Stored records:
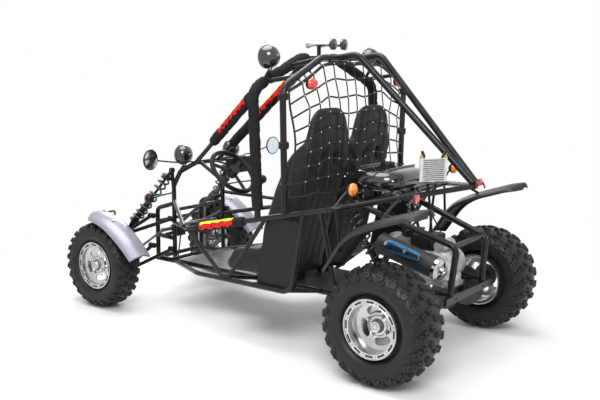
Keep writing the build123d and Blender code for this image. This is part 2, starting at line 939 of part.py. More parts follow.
def steering_wheel(hub, joint):
    axis = (joint - hub).normalized()
    face = Plane(origin=hub, x_dir=(0, 1, 0), z_dir=axis)
    rim_circle = (steering_wheel_diameter - steering_rim_diameter) / 2
    rim_ring = face * Torus(rim_circle, steering_rim_diameter / 2)
    centre = face * Cylinder(steering_hub_diameter / 2, steering_hub_depth)
    spokes = []
    for index in range(spoke_count):
        angle = 2 * pi * index / spoke_count - pi / 2
        middle = Vector(cos(angle), sin(angle), 0) * rim_circle / 2
        spoke = Box(rim_circle, steering_spoke_width, steering_rim_diameter / 4)
        spokes += [face * Pos(middle.X, middle.Y, 0) * Rot(0, 0, degrees(angle)) * spoke]
    keep("steering_wheel", fused([rim_ring, centre] + spokes))


def steering_column(hub, joint):
    axis = (joint - hub).normalized()
    shaft_start = hub + axis * steering_hub_depth / 2
    shaft_end = joint - axis * joint_length / 2
    yoke = shaft_between(shaft_end, joint - axis * shaft_gap, joint_diameter)
    spider = Pos(*joint) * Sphere(spider_diameter / 2)
    keep("steering_shaft", fused([shaft_between(shaft_start, shaft_end, shaft_diameter), yoke, spider]))

    middle = hub + axis * column_start
    sleeve = shaft_between(middle, middle + axis * column_length, column_tube)
    holder = middle + axis * column_length / 2
    strut = tube([(pillar_foot_x, pillar_foot_y - column_tube, pillar_foot_z), holder], light_tube)
    bore = shaft_between(hub, joint, shaft_diameter + seat_clearance * 2)
    keep("steering_column", sleeve + strut - bore, ["nose_frame"])


def steering_rack(joint):
    foot = Vector(rack_x, rack_pinion_y, rack_z)
    axis = (foot - joint).normalized()
    start = joint + axis * joint_length / 2
    end = foot - axis * (rack_tube + shaft_end_gap)
    yoke = shaft_between(joint + axis * shaft_gap, start, joint_diameter)
    socket = Pos(*joint) * Sphere(spider_diameter / 2 + seat_clearance)
    keep("lower_shaft", fused([shaft_between(start, end, shaft_diameter), yoke]) - socket)
    housing = disc((rack_x, 0, rack_z), (0, 1, 0), rack_tube / 2, rack_housing_half * 2)
    pinion = shaft_between(foot, foot - axis * rack_tube, column_tube)
    bore = disc((rack_x, 0, rack_z), (0, 1, 0), rack_bar_diameter / 2 + seat_clearance, rack_bar_half * 2)
    keep("steering_rack", housing + pinion - bore, ["nose_frame"])
    bar = disc((rack_x, 0, rack_z), (0, 1, 0), rack_bar_diameter / 2, rack_bar_half * 2)
    rods = []
    for side in (-1, 1):
        start = (rack_x, side * rack_bar_half, rack_z)
        end = (tie_rod_end_x, side * kingpin_y, tie_rod_end_z)
        rods += [tube([start, end], tie_rod_diameter)]
        rods += [Pos(*start) * Sphere(tie_rod_ball / 2)]
        rods += [disc(end, (0, 0, 1), tie_rod_ball / 2, tie_rod_ball)]
    keep("tie_rods", fused([bar] + rods))


def dash():
    panel = block(dash_x, 0, dash_z, dash_thickness, dash_width, dash_height)
    hangers = [
        tube([(pillar_foot_x, y, pillar_foot_z), (dash_x, y, dash_z)], light_tube / 2)
        for y in (-dash_width / 4, dash_width / 4)
    ]
    gauge = disc((dash_x - dash_thickness, 0, dash_z + dash_height / 4), (1, 0, 0), gauge_radius, dash_thickness * 3)
    keep("dash", fused([panel, gauge] + hangers), ["nose_frame", "pillars", "steering_column"])


def steering():
    hub = Vector(wheel_hub_x, wheel_hub_y, wheel_hub_z)
    joint = Vector(joint_x, wheel_hub_y, joint_z)
    steering_wheel(hub, joint)
    steering_column(hub, joint)
    steering_rack(joint)
    dash()


def engine():
    case = block(engine_x, 0, engine_z, engine_length, engine_width, engine_height)
    feet = [
        block(x, 0, engine_z - engine_height / 2 - engine_foot / 2, engine_foot_length, engine_width, engine_foot)
        for x in (engine_bed_front_x, engine_bed_rear_x)
    ]
    keep("engine", fused([case] + feet), ["rear_cage"])


def muffler():
    start = Vector(muffler_front_x, muffler_y, muffler_front_z)
    end = Vector(muffler_rear_x, muffler_y, muffler_rear_z)
    can = tube([start, end], muffler_diameter)
    pipe = tube([start, (muffler_front_x, engine_width / 4, muffler_front_z - muffler_diameter / 2)], light_tube)
    keep("muffler", fused([can, pipe]), ["engine", "rear_cage", "rear_shocks", "side_rails"])


def fuel_tank():
    bottom = tank_z - tank_height / 2
    body = block(tank_x, 0, tank_z, tank_length, tank_width, tank_height)
    body = fillet(body.edges(), tank_height * tank_round_share)
    cap = disc((tank_x, 0, tank_z + tank_height / 2 + cap_height / 2), (0, 0, 1), cap_diameter / 2, cap_height)
    feet = []
    for x in (tank_x + tank_length / 3, tank_x - tank_length / 3):
        top = rail_place(x)[1] + light_tube / 2 + seat_clearance
        height = bottom - top + tank_foot_sink
        feet += [block(x, 0, top + height / 2, tank_foot_length, tank_width / 2, height)]
    keep("fuel_tank", fused([body, cap] + feet), ["side_rails"])


def oil_cooler():
    turn = degrees(atan2(rail_y - apex_y, rail_kink_x - apex_x))
    rail_z = rail_place(cooler_x)[1]
    core = Box(cooler_width, cooler_thickness, cooler_height)
    height = cooler_z - cooler_height / 2 - rail_z
    foot = Pos(0, 0, -cooler_height / 2 - height / 2) * Box(cooler_width / 2, cooler_foot_thickness, height)
    keep("oil_cooler", Pos(cooler_x, cooler_y, cooler_z) * Rot(0, 0, turn) * (core + foot), ["side_rails", "rear_stays"])


def lamps():
    bulbs = []
    for side in (-1, 1):
        bulbs += [disc((headlamp_x, side * headlamp_y, headlamp_z), (1, 0, 0), headlamp_radius, headlamp_depth)]
        bulbs += [tube([(headlamp_x, side * headlamp_y, headlamp_z), (nose_loop_x, side * nose_loop_y, nose_loop_z)],
                       stalk_diameter * 2)]
        bulbs += [disc((roof_lamp_x, side * roof_lamp_y, roof_lamp_z), (1, 0, 0), roof_lamp_radius, roof_lamp_depth)]
        bulbs += [tube([(roof_lamp_x, side * roof_lamp_y, roof_lamp_z),
                        (front_hoop_x, side * roof_lamp_y, front_slope(roof_lamp_y))], stalk_diameter * 2)]
    keep("lamps", fused(bulbs), ["nose_frame", "front_hoop", "roof_links"])


def signals():
    pieces = []
    for side in (-1, 1):
        for x, y, z, foot in (
            (front_signal_x, front_signal_y, front_signal_z, (post_rear_x, post_rear_y, post_rear_top_z - tight_bend)),
            (rear_signal_x, rear_signal_y, rear_signal_z, (rail_kink_x, rail_y, rail_kink_z)),
        ):
            pieces += [disc((x, side * y, z), (1, 0, 0), signal_radius, signal_depth)]
            pieces += [tube([(x, side * y, z), (foot[0], side * foot[1], foot[2])], stalk_diameter)]
    keep("turn_signals", fused(pieces), ["side_rails", "rear_fenders", "nose_frame", "lower_frame"])


def tail_lamps():
    pieces = []
    for side in (-1, 1):
        pieces += [disc((tail_lamp_x, side * tail_lamp_y, tail_lamp_z), (1, 0, 0), signal_radius, signal_depth)]
        pieces += [tube([(tail_lamp_x, side * tail_lamp_y, tail_lamp_z),
                         (rear_hoop_x, side * tail_lamp_y, tail_lamp_z + signal_radius * 2)], stalk_diameter)]
        pieces += [block(reflector_x, side * reflector_y, reflector_z, reflector_depth, reflector_width,
                         reflector_height)]
        pieces += [tube([(reflector_x, side * reflector_y, reflector_z),
                         (reflector_x, side * rear_fender_inner_y, rear_fender_height(reflector_x))],
                        stalk_diameter)]
    keep("tail_lamps", fused(pieces), ["rear_hoop", "side_rails", "rear_fenders", "net"])


def mirrors():
    pieces = []
    for side in (-1, 1):
        pieces += [disc((mirror_x, side * mirror_y, mirror_z), (1, 0, 0), mirror_radius, mirror_depth)]
        pieces += [tube([(mirror_x, side * mirror_y, mirror_z), (pillar_foot_x, side * pillar_foot_y, pillar_foot_z)],
                        stalk_diameter)]
    keep("mirrors", fused(pieces), ["nose_frame", "pillars", "lamps"])


def horns():
    pieces = []
    for side in (-1, 1):
        pieces += [disc((horn_x, side * horn_y, horn_z), (1, 0, 0), horn_radius, horn_depth)]
        cone = Solid.make_cone(horn_radius / 4, horn_radius * 3 / 4, horn_length,
                               Plane(origin=(horn_x, side * horn_y, horn_z), z_dir=(1, 0, 0)))
        pieces += [cone]
    bar = tube([(front_hoop_x, 0, front_hoop_top_z), (front_hoop_x, 0, horn_z)], light_tube)
    cross = tube([(front_hoop_x, -horn_y, horn_z), (front_hoop_x, horn_y, horn_z)], light_tube / 2)
    keep("horns", fused(pieces + [bar, cross]), ["front_hoop", "pillars"])


def net():
    outline = Polyline(
        (rear_hoop_y - net_gap, net_foot_z),
        (rear_hoop_y - net_gap, rear_hoop_shoulder_z - net_gap),
        (rear_hoop_top_y, rear_hoop_top_z - net_gap * 2),
        (-rear_hoop_top_y, rear_hoop_top_z - net_gap * 2),
        (-rear_hoop_y + net_gap, rear_hoop_shoulder_z - net_gap),
        (-rear_hoop_y + net_gap, net_foot_z),
        close=True,
    )
    sheet = Plane(origin=(rear_hoop_x - main_tube / 2 - net_thickness, 0, 0), x_dir=(0, 1, 0), z_dir=(1, 0, 0)) * make_face(outline)
    keep("net", extrude(sheet, amount=net_thickness / 2, both=True), ["rear_hoop", "side_rails"])


lower_frame()
side_rails()
nose_frame()
front_hoop()
rear_hoop()
roof_links()
rear_stays()
pillars()
rear_cage()
swing_arm()
arms("upper_arms", upper_arm_z, kingpin_top_z, -1)
arms("lower_arms", lower_arm_z, kingpin_bottom_z, 1)
front_shocks()
rear_shocks()
seats()
floor_pan()
side_panels()
pedals()
wheels()
rear_axle()
knuckles()
front_fenders()
rear_fenders()
steering()
engine()
muffler()
fuel_tank()
oil_cooler()
lamps()
signals()
net()
tail_lamps()
mirrors()
horns()
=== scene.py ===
import json
from math import radians

import bmesh
import bpy
import numpy as np
from mathutils import Matrix


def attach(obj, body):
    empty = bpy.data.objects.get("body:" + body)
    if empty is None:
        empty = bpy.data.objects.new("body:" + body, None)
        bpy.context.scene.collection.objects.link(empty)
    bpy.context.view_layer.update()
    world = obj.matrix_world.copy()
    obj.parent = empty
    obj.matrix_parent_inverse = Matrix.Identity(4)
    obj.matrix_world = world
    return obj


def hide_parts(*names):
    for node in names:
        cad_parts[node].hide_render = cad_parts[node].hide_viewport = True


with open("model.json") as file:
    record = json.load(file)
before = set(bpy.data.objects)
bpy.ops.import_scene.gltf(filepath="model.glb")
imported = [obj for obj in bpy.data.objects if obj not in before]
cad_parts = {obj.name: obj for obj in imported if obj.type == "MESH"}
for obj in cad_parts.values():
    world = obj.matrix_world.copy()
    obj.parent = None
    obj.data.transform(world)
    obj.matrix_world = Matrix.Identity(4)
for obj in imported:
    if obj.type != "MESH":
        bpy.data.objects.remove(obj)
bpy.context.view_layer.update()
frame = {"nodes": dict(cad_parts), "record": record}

nodes = frame["nodes"]

# Places and sizes repeated from the frame's own design, in metres

front_axle = (0.99188, 0.2525)
rear_axle = (-0.96512, 0.2795)
front_tyre_y = 0.515
rear_tyre_y = 0.548
rim_bead = 0.139
full_turn = 2 * np.pi


# Surfaces: arrays of points made into vertices and four-sided faces

def grid(points, wrap_rows=False, wrap_columns=False):
    """A grid of points, rows by columns, as vertices and the quads between neighbours."""
    rows, columns = points.shape[:2]
    index = np.arange(rows * columns).reshape(rows, columns)
    if wrap_rows:
        index = np.vstack([index, index[:1]])
    if wrap_columns:
        index = np.hstack([index, index[:, :1]])
    quads = np.stack([index[:-1, :-1], index[1:, :-1], index[1:, 1:], index[:-1, 1:]], axis=-1)
    return points.reshape(-1, 3), quads.reshape(-1, 4)


def joined(surfaces):
    """Several surfaces as one list of vertices and faces."""
    starts = np.cumsum([0] + [len(vertices) for vertices, _ in surfaces[:-1]])
    vertices = np.concatenate([surface[0] for surface in surfaces])
    faces = np.concatenate([surface[1] + start for surface, start in zip(surfaces, starts)])
    return vertices, faces


def unit(vectors):
    """Vectors at length one."""
    vectors = np.asarray(vectors, float)
    return vectors / np.linalg.norm(vectors, axis=-1, keepdims=True)


def axes_along(direction, upright=(0, 0, 1)):
    """Three unit rows: across, over and along a direction."""
    along = unit(direction)
    if abs(along @ unit(upright)) > 0.99:
        upright = (1, 0, 0)
    across = unit(np.cross(upright, along))
    return np.array([across, np.cross(along, across), along])


def ring_section(radius, sides=16):
    """Points round a circle in a section's own (across, over) plane."""
    angle = np.arange(sides) * full_turn / sides
    return np.stack([np.cos(angle), np.sin(angle)], axis=1) * radius


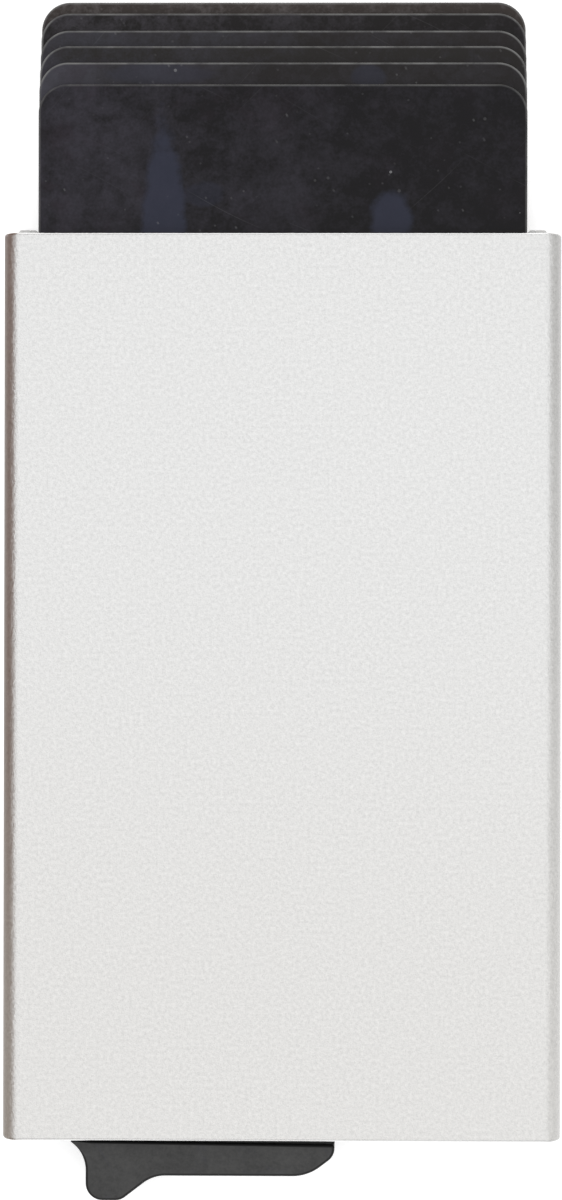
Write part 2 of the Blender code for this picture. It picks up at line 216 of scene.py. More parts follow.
def makeSmearGroup():
    # An ellipse narrowed to its top by a taper, with its rim pushed about by noise and left soft
    shape = smearShape
    tree, given, gives = startGroup("softSmear", ["Mask"],
                                    Place=None, Centre=None, Scale=(500, 500, 0), Taper=0.0)
    local = vectorOf(tree, "SUBTRACT", given["Place"], given["Centre"])
    parts = addNode(tree, "SeparateXYZ", {0: vectorOf(tree, "MULTIPLY", local, given["Scale"])}).outputs
    narrow = mathOf(tree, "MAXIMUM", scaleShift(tree, parts[1], given["Taper"], 1.0), shape["narrowest"])
    away = lengthOf(tree, times(tree, parts[0], narrow), parts[1])
    cloud = noiseOf(tree, given["Place"], shape["cloud"], detail=4.0, roughness=0.65)
    pushed = plus(tree, away, times(tree, cloud, shape["push"]))
    tree.links.new(smoothRamp(tree, pushed, shape["outer"], shape["inner"]), gives["Mask"])
    return tree


def makeRimGroup():
    # Distance to a rounded rectangle's outline, negative inside: |p - centre| less the straight
    # half sides, its positive part's length, plus the inner part, less the corner radius
    tree, given, gives = startGroup("cardRim", ["Distance"],
                                    Place=None, Centre=None, Straight=None, Corner=0.003)
    size = vectorOf(tree, "ABSOLUTE", vectorOf(tree, "SUBTRACT", given["Place"], given["Centre"]))
    parts = addNode(tree, "SeparateXYZ", {0: vectorOf(tree, "SUBTRACT", size, given["Straight"])}).outputs
    overX = mathOf(tree, "MAXIMUM", parts[0], 0.0)
    overY = mathOf(tree, "MAXIMUM", parts[1], 0.0)
    inner = mathOf(tree, "MINIMUM", mathOf(tree, "MAXIMUM", parts[0], parts[1]), 0.0)
    total = plus(tree, lengthOf(tree, overX, overY), inner)
    tree.links.new(minus(tree, total, given["Corner"]), gives["Distance"])
    return tree


fineGrain = makeGrainGroup()
dustSpecks = makeSpeckGroup()
softBlotch = makeBlotchGroup()
hairScratches = makeScratchGroup()
softSmear = makeSmearGroup()
cardRim = makeRimGroup()
print("node groups ready")


def grainOf(tree, place, frequency, contrast):
    return useGroup(tree, fineGrain, Place=place, Frequency=frequency, Contrast=contrast)


def speckMask(tree, place, frequency, radius, share):
    return useGroup(tree, dustSpecks, Place=place, Frequency=frequency, Radius=radius, Share=share)["Mask"]


def blotchMask(tree, place, frequency, low, high):
    return useGroup(tree, softBlotch, Place=place, Frequency=frequency, Low=low, High=high)["Mask"]


def scratchMask(tree, place, across, along, width, level):
    made = useGroup(tree, hairScratches, Place=place, Across=across, Along=along, Width=width, Level=level)
    return made["Mask"]


def startMaterial(name, **sockets):
    material = bpy.data.materials.new(name)
    material.use_nodes = True
    tree = material.node_tree
    shader = tree.nodes["Principled BSDF"]
    for label, value in sockets.items():
        shader.inputs[label.replace("_", " ")].default_value = value
    place = addNode(tree, "TexCoord").outputs["Object"]
    return material, tree, shader, place


def setColour(tree, shader, colour):
    tree.links.new(colour, shader.inputs["Base Color"])


def setRoughness(tree, shader, value):
    tree.links.new(value, shader.inputs["Roughness"])


def setBump(tree, shader, height, distance):
    bump = addNode(tree, "Bump", {"Height": height, "Distance": distance, "Strength": 1.0})
    tree.links.new(bump.outputs[0], shader.inputs["Normal"])


# grain is a frequency and a contrast; marks are a frequency, and the noise where they start and are full
caseLook = {
    "grain": (2500.0, 3.2), "dark": (0.706, 0.706, 0.702), "light": (0.868, 0.868, 0.863),
    "footTint": (0.969, 0.960, 0.949), "tintFrom": 30 * mm, "tintTo": -40 * mm,
    # The two cut colours are partly bare metal and partly a painted highlight, stronger at the mouth
    "mouthCut": (0.90, 0.90, 0.895), "footCut": (0.79, 0.79, 0.785),
    "cutFrom": 49.74 * mm, "cutRun": 0.04 * mm, "smoothest": 0.34, "roughest": 0.44,
    "marks": (38.0, 0.50, 0.72), "marksSmoother": 0.03, "cutSmoother": 0.14, "bump": 0.00013
}


def makeCaseMaterial():
    # Bead blasted and anodised faces, a touch warmer to the foot, and smoother cut rims. The cut rims'
    # lighter colour is partly bare metal and partly a painted highlight, stronger at the mouth
    look = caseLook
    material, tree, shader, place = startMaterial("blastedAlloy", Metallic=1.0)
    grain = grainOf(tree, place, *look["grain"])
    colour = blendColours(tree, grain["Tone"], look["dark"], look["light"])
    along = addNode(tree, "SeparateXYZ", {0: place}).outputs[1]
    warmth = smoothRamp(tree, along, look["tintFrom"], look["tintTo"])
    tint = blendColours(tree, warmth, (1.0, 1.0, 1.0), look["footTint"])
    colour = vectorOf(tree, "MULTIPLY", colour, tint)
    away = mathOf(tree, "ABSOLUTE", along)
    cut = smoothRamp(tree, away, look["cutFrom"], look["cutFrom"] + look["cutRun"])
    atMouth = mathOf(tree, "GREATER_THAN", along, 0.0)
    # The cut rims' colours: bare metal with a painted highlight, lighter at the mouth than at the foot
    cutAndHighlightColour = blendColours(tree, atMouth, look["footCut"], look["mouthCut"])
    setColour(tree, shader, blendColours(tree, cut, colour, cutAndHighlightColour))
    rough = smoothRamp(tree, grain["Tone"], 0.0, 1.0, look["smoothest"], look["roughest"])
    marks = blotchMask(tree, place, *look["marks"])
    rough = minus(tree, rough, times(tree, marks, look["marksSmoother"]))
    rough = minus(tree, rough, times(tree, cut, look["cutSmoother"]))
    setRoughness(tree, shader, rough)
    setBump(tree, shader, times(tree, grain["Height"], minus(tree, 1.0, cut)), look["bump"])
    return material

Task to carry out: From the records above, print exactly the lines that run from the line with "lower_frame()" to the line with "# Places and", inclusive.

Response:
lower_frame()
side_rails()
nose_frame()
front_hoop()
rear_hoop()
roof_links()
rear_stays()
pillars()
rear_cage()
swing_arm()
arms("upper_arms", upper_arm_z, kingpin_top_z, -1)
arms("lower_arms", lower_arm_z, kingpin_bottom_z, 1)
front_shocks()
rear_shocks()
seats()
floor_pan()
side_panels()
pedals()
wheels()
rear_axle()
knuckles()
front_fenders()
rear_fenders()
steering()
engine()
muffler()
fuel_tank()
oil_cooler()
lamps()
signals()
net()
tail_lamps()
mirrors()
horns()
=== scene.py ===
import json
from math import radians

import bmesh
import bpy
import numpy as np
from mathutils import Matrix


def attach(obj, body):
    empty = bpy.data.objects.get("body:" + body)
    if empty is None:
        empty = bpy.data.objects.new("body:" + body, None)
        bpy.context.scene.collection.objects.link(empty)
    bpy.context.view_layer.update()
    world = obj.matrix_world.copy()
    obj.parent = empty
    obj.matrix_parent_inverse = Matrix.Identity(4)
    obj.matrix_world = world
    return obj


def hide_parts(*names):
    for node in names:
        cad_parts[node].hide_render = cad_parts[node].hide_viewport = True


with open("model.json") as file:
    record = json.load(file)
before = set(bpy.data.objects)
bpy.ops.import_scene.gltf(filepath="model.glb")
imported = [obj for obj in bpy.data.objects if obj not in before]
cad_parts = {obj.name: obj for obj in imported if obj.type == "MESH"}
for obj in cad_parts.values():
    world = obj.matrix_world.copy()
    obj.parent = None
    obj.data.transform(world)
    obj.matrix_world = Matrix.Identity(4)
for obj in imported:
    if obj.type != "MESH":
        bpy.data.objects.remove(obj)
bpy.context.view_layer.update()
frame = {"nodes": dict(cad_parts), "record": record}

nodes = frame["nodes"]

# Places and sizes repeated from the frame's own design, in metres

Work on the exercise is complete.